Diğer Milli Bayramlar


  Bugün kutlamakta olduğumuz milli bayramlarımız bazen polemiklere konu olmuyor değil. Bir kaç defa çeşitli sebepler ile kutlamaları iptal edilen bayramlarımızın heyecanı günden güne örseleniyor mu yahut o heyecan bir kat daha mı perçinleşiyor? Bu sorunun cevabını bu yazıda veremeyeceğiz. Bir zamanlar kutlanmış, kutlatılmış (!) kutlanması teklif edilmiş bayramları aktaracağız.

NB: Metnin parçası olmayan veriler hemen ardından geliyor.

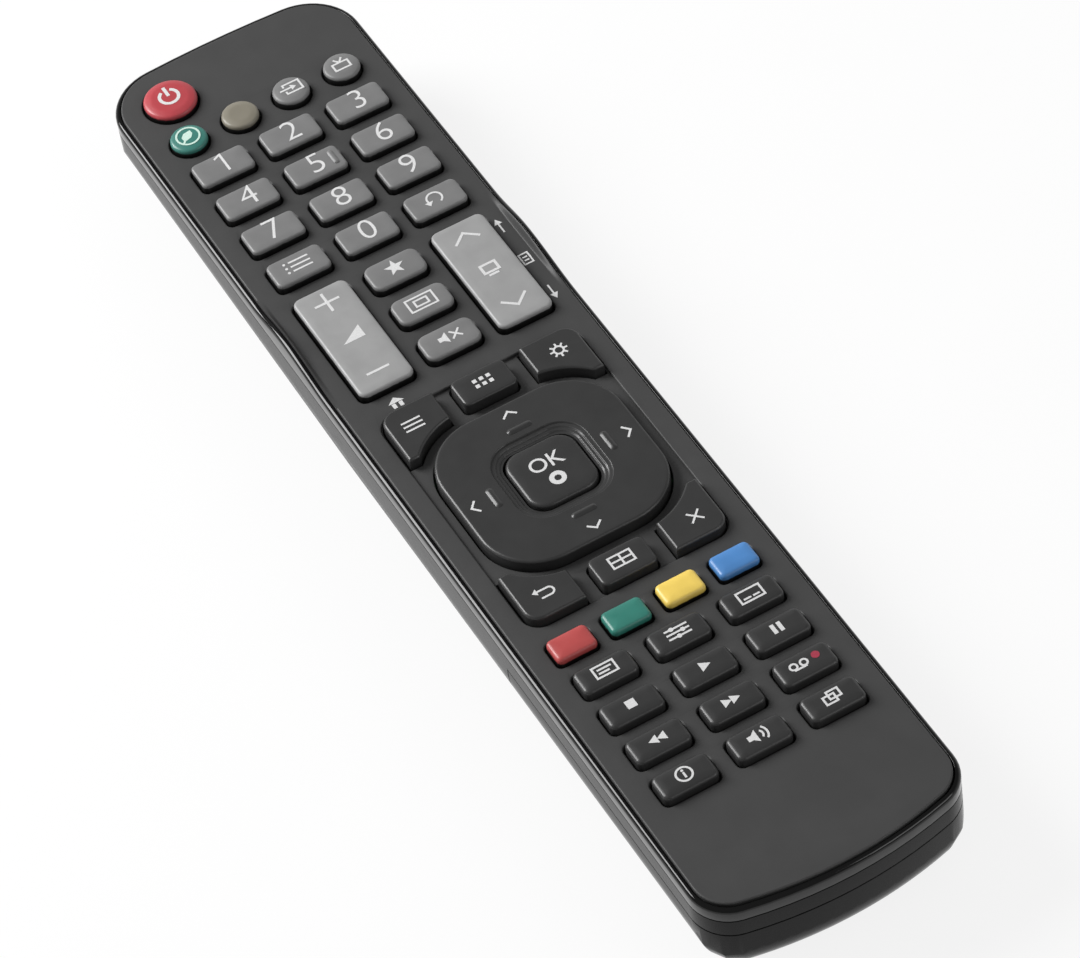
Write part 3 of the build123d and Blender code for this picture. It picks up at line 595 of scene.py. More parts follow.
# %% Flat plates
def flat_plate(name, outer, holes, low, high, edge, stands_for=None):
    curve = bpy.data.curves.new(name, "CURVE")
    curve.dimensions = "2D"
    curve.fill_mode = "BOTH"
    for number, loop in enumerate([outer, *holes]):
        area = sum(a.x * b.y - b.x * a.y for a, b in zip(loop, loop[1:] + loop[:1]))
        if (area > 0) == (number == 0):
            loop = loop[::-1]
        line = curve.splines.new("POLY")
        line.points.add(len(loop) - 1)
        for point, corner in zip(line.points, loop):
            point.co = (corner.x, corner.y, 0, 1)
        line.use_cyclic_u = True
    curve.bevel_depth = edge
    curve.bevel_resolution = 2
    curve.offset = -edge
    curve.extrude = (high - low) / 2 - edge
    data = curve_mesh(curve)
    data.transform(Matrix.Translation((0, 0, (low + high) / 2)))
    mesh = merged(data, 1e-7)
    xs = [v.co.x for v in mesh.verts]
    print(name, "width in mm:", round((max(xs) - min(xs)) / MM, 2), "faces:", len(mesh.faces))
    finish_piece(mesh, name, "handset", plate_satin, stands_for)


WELL_Y, WELL_WIDTH, WELL_LENGTH, WELL_CORNER = -16.1 * MM, 38.4 * MM, 54.0 * MM, 3.4 * MM
WELL_FLOOR = 18.5 * MM
UNDERLAP = 1.0 * MM


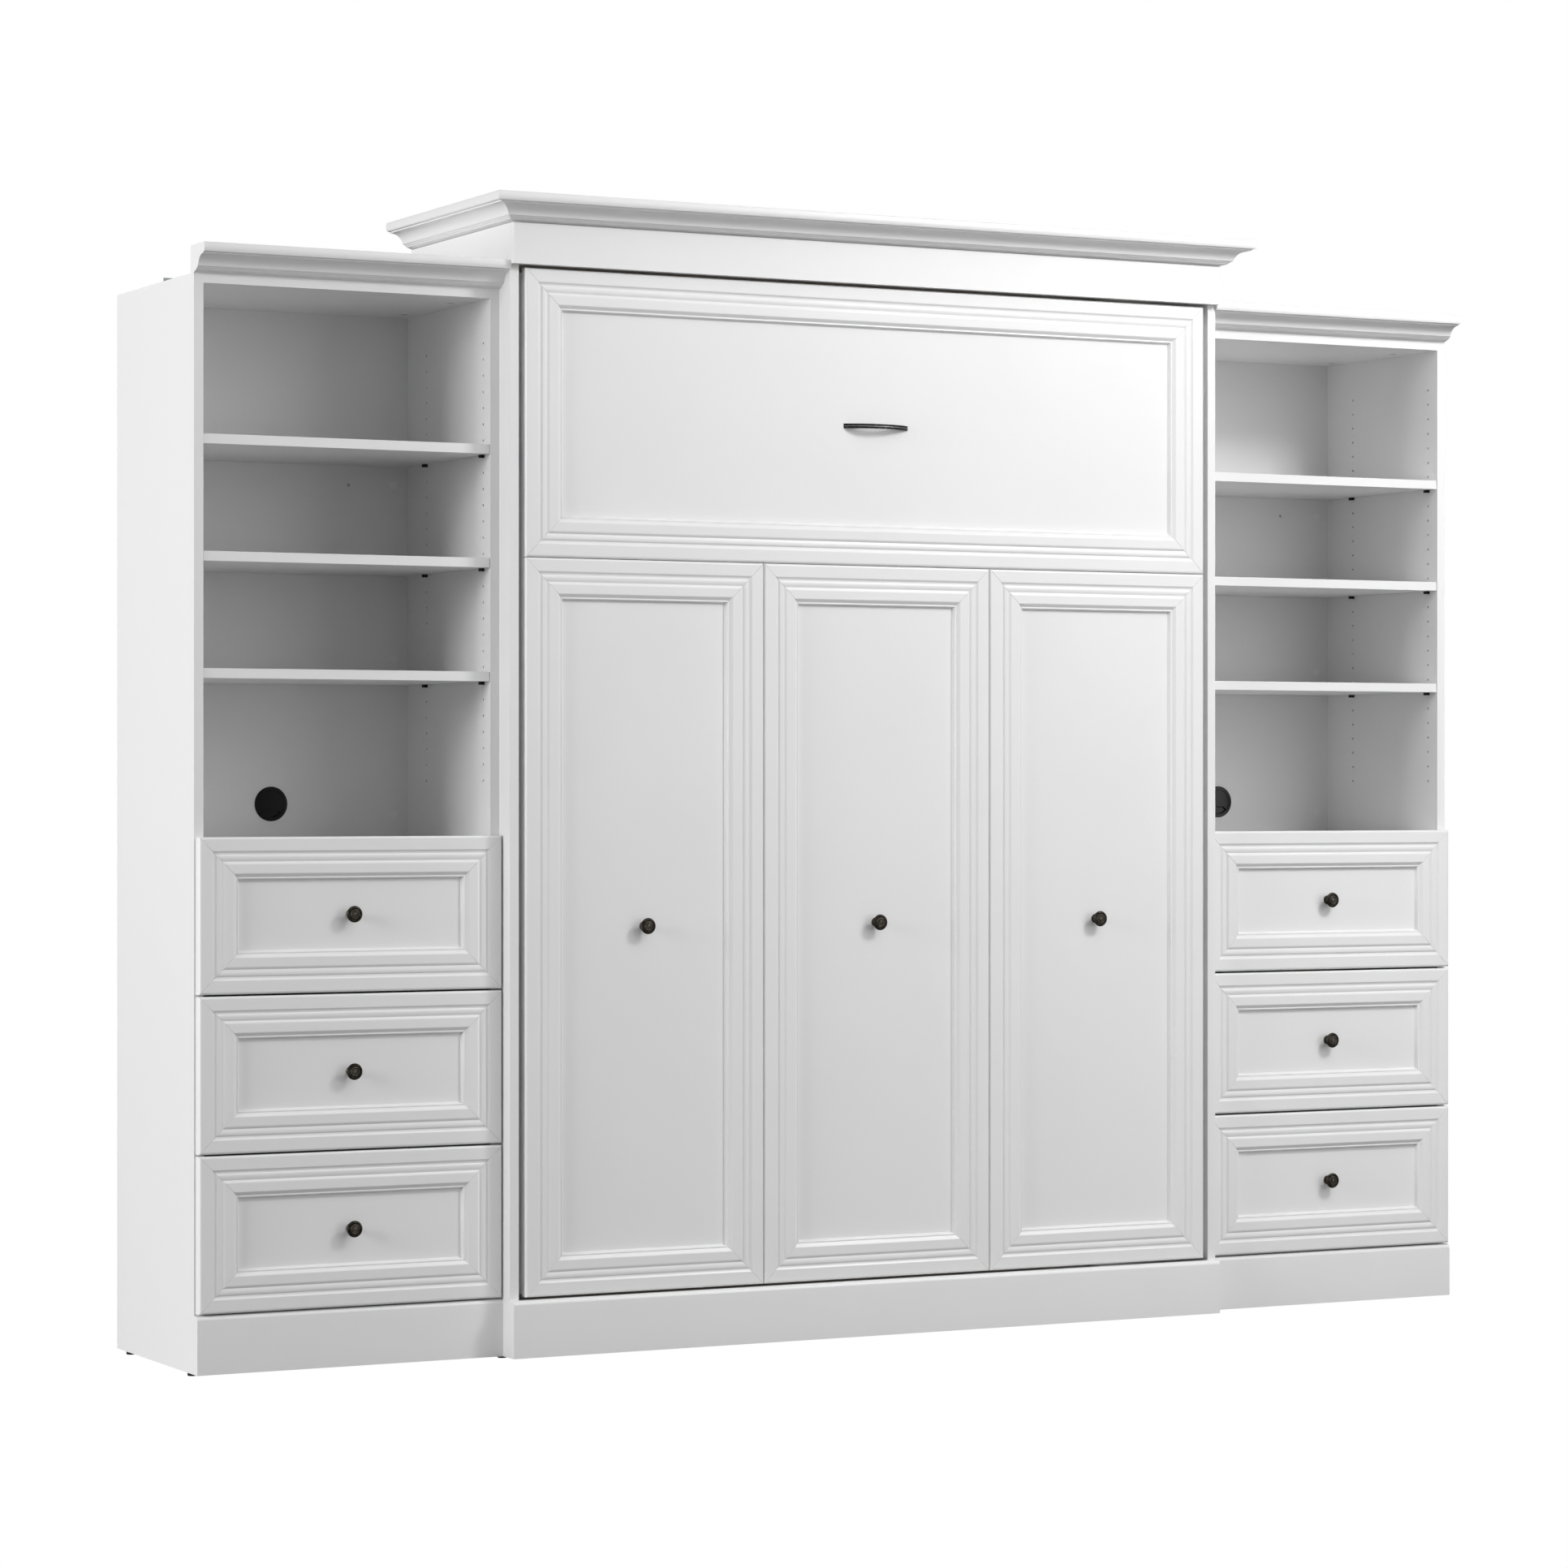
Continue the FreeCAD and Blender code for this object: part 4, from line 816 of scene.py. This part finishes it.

            23 Nisan bugün Ulusal Egemenlik ve Çocuk Bayramı olarak kutlanmaktadır. Malumunuz TBMM'nin açılması hasebiyle çocuk bayramının önünde ulusal egemenlik kelimesini de taşıyor. Ancak ilk
kutladığımız ulusal egemenlik bayramı bu değil. Biliyorsunuz saltanatın kaldırışı 1 Kasım 1922'dir. Saltanatın kaldırılma görüşmeleri de çok çeşit geçmiştir. Bir gün önce başlayan görüşmeler 1 Kasım'ın sabah saatlerinde sona ermiş Adalet ve Şerriye Komisyonu toplantısında Mustafa Kemal meşhur konuşmasını yapmış ve saltanat ile hilafet birbirinden ayrılarak saltanat kaldırılmıştır. Üç gün boyunca bu olayın hararetle kutlanılması üzerine 4 Kasım'da meclise 1 Kasım'ın Hakimiyet-i Milliye Bayramı olarak her sene kutlanılması yönünde önerge verilmiştir. Önergenin kabulünden sonra resmileşen bu bayram bir sene sonra cumhuriyetin ilan edilmesine karşın kutlanılmaya devam etmiştir. Cumhuriyetin ilanının bayram olarak kutlanılması yolundaki karar ise 1926 yılında alınmıştır. 1926'tan 1935 yılında kadar 29 Ekim'de Cumhuriyet Bayramı, 1 Kasım'da Hakimiyet-i Milliye Bayramı kutlanılmıştır. Günümüzde kutlanılan 23 Nisan bayramı ise meclisin açıldığı 1920 senesinden hemen bir yıl sonra kutlanılmaya başladığını biliyoruz. 1927 senesine gelindiğinde ise Himaye-i Etfal Cemiyeti'nin[1] savaşın ardından kimsesiz kalan çocuklara yardım amaçlı girişimleri ile 23 Nisan, çocuk bayramı olarak kutlanılmaya başlamıştır. Kurtuluş savaşının sonunda geride kalan yüzlerce öksüz ve yetim çocuk adına yapılan bu güzel girişim daha sonraları dünyaya duyurulacaktır. 1935 senesine kadar 1 Kasım'ın kutlanıldığına yukarıda değinmiştik. Bu tarihte alınan bir kararla Hakimiyet-i Milliye Bayramını, meclisin açılış tarihindeki bayramla birleştirilmesi kararı alındı. Bu kararda en büyük etken iş günü kazanmak olduğu düşünülebilir.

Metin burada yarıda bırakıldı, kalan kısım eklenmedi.